Rockwell crafts her thesis with selected sound bites. Louv asserts that our society is “…basically raising [children] under house arrest …” and that there are psychological, physical and spiritual implications to that. Kellert laments that “children today spend on average, over 44 hours a week in front of a monitor … and less than 40 minutes outside.”

Talking-heads commentary is fairly well balanced and ultimately underscored with examples of children experiencing nature. The camera follows students from one of Beam’s Beyond the Walls classes in Washington, DC, as they leave the storefront school, crossing urban terrain to alight in the woods of a nearby park. Inner-city teens in NY are shown working with Burgess and a fishing expert to learn to cast and bait hooks. Vermont pre-teen Rachel Witowski goes hunting with her grandfather. And the film wraps up with an extended visit to Kroka Expeditions in New Hampshire as a group of teenagers finishes its six-month nature expedition.

The pacing of the film certainly reflects the subject matter, slow and plodding at times with a somewhat forced ruminative quality (may be a bit off putting for some until resigning themselves to the pace).
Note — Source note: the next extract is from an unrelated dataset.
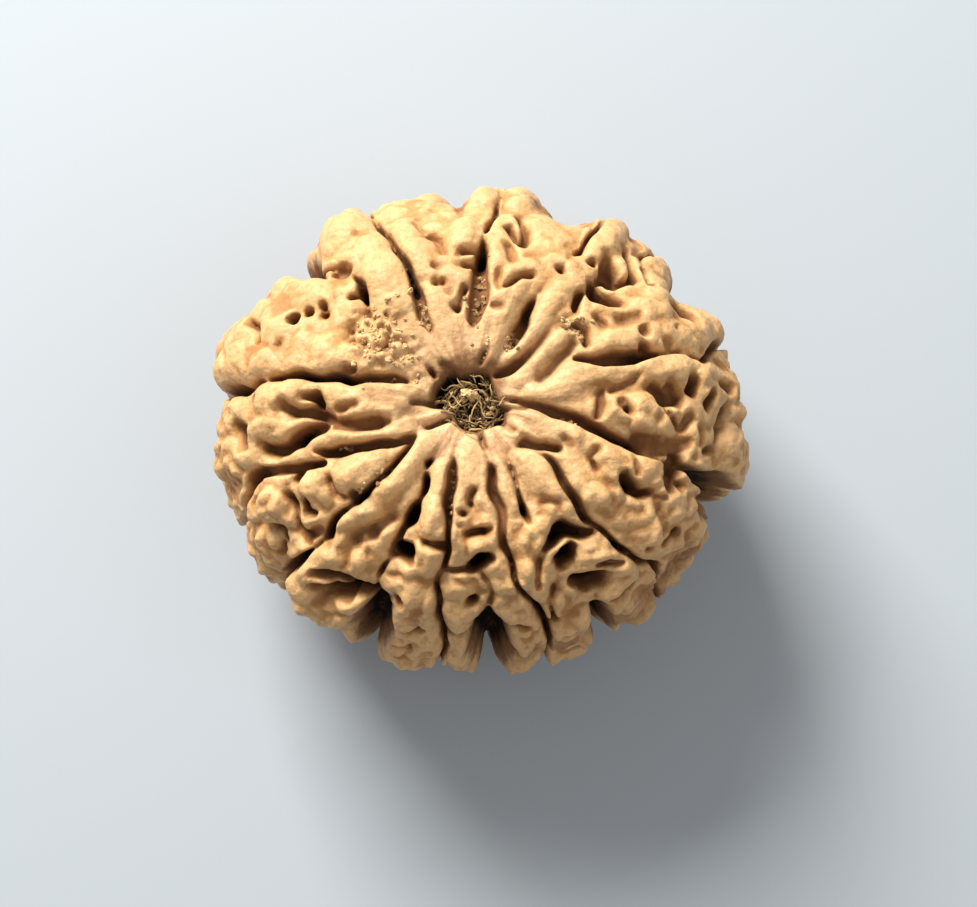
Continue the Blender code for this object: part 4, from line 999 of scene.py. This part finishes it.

Some of the folks interviewed in the film go un-credited (like Andy Gonzales of the Holistic Life Foundation and co-founders Ali and Atman Smith). And, sections of the film seem to be a bit unfocused with some more developed than others. Overall, the film achieves much of what it intended – articulating the decline of our society’s experiential connection with nature; outlining some of the adverse effects (childhood obesity, depression, attention disorders); and exemplifying proactive and alternative approaches to addressing these concerns through programs like those started by Beam, Burgess, and Gonzales.

This film will be of interest to folks looking to engender and/or continue conversations on the importance of nature to our society and children’s development. Film may be used in selected classrooms or educator training to motivate discussions on these and related topics.